Even though Whyte made a point of not naming the carrier that had stopped evaluating the Scream platform, most people believe he was referring to SBC Communications Inc. (NYSE: SBC).

Whyte confirmed the company had submitted a proposal to the carrier’s RFP that specified requirements for a multiservice gateway capable of delivering quality of service in a DSL network. He said the company had been one of six vendors chosen to be evaluated. But during the quarter, the company was informed that it had not made the next round of cuts.

The carrier is currently evaluating two or three vendors in lab trials. It’s expected to make a final decision by the end of November, said Whyte.

“We believe our product stacked up well technologically,” he said. “Although we have not yet been told the specific reasons we were not included in the next stage, we surmised the carrier was driven to move forward more quickly and tactically.”
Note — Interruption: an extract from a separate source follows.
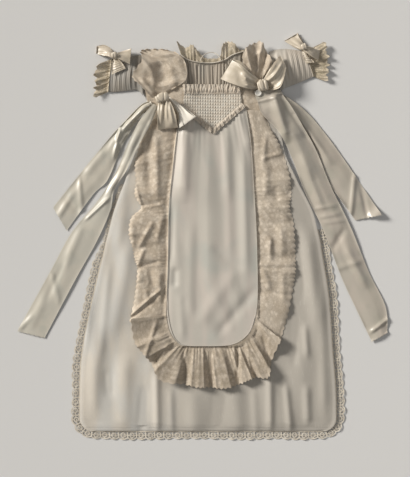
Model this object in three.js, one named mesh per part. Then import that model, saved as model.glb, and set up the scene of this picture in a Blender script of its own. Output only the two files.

Whyte said Net.com is still in talks with the unnamed provider, and he hopes to get formal feedback from the carrier at a later time.

Total revenue for the second quarter of fiscal 2004 was $31.9 million, compared to $34.1 million in the first quarter, a decrease of 6.3 percent (see Net.com Triples Profits). The company reported net income of $0.4 million, or $0.02 per share, compared to net income of $1.6 million, or $0.07 per share, in the first quarter.

The company blamed the revenue shortfall on weak international sales. It also struggled to make headway in North American enterprise and carrier accounts. Problems were exacerbated by fallout from Hurricane Isabel, which touched down in the Washington, D.C. area in mid-September. As a result of the storm, some orders to the U.S. government were delayed, said company officials. But chief operating officer John Batty said some of these orders have already been filled in the third quarter.

Overall, government business accounted for the bulk of Net.com's revenues. The company said it gained significant momentum in this sector with its Scream broadband platform and ShoutIP voice-over-IP products. Together these products accounted for 15 percent of all product revenues.

Going forward, the company expects sales into government agencies to remain strong, especially shipments into NATO. For the third quarter of fiscal 2004, the company predicts revenues of $33.5 million.

While the carrier landscape continues to look bleak, Whyte told investors that the company is not giving up on the market.

“We want you to understand that we remain persistent in our goal to succeed in the incumbent carrier environment,” he said. “We stated three and half years ago that this market would emerge, and it has, but clearly it’s still in its infancy.”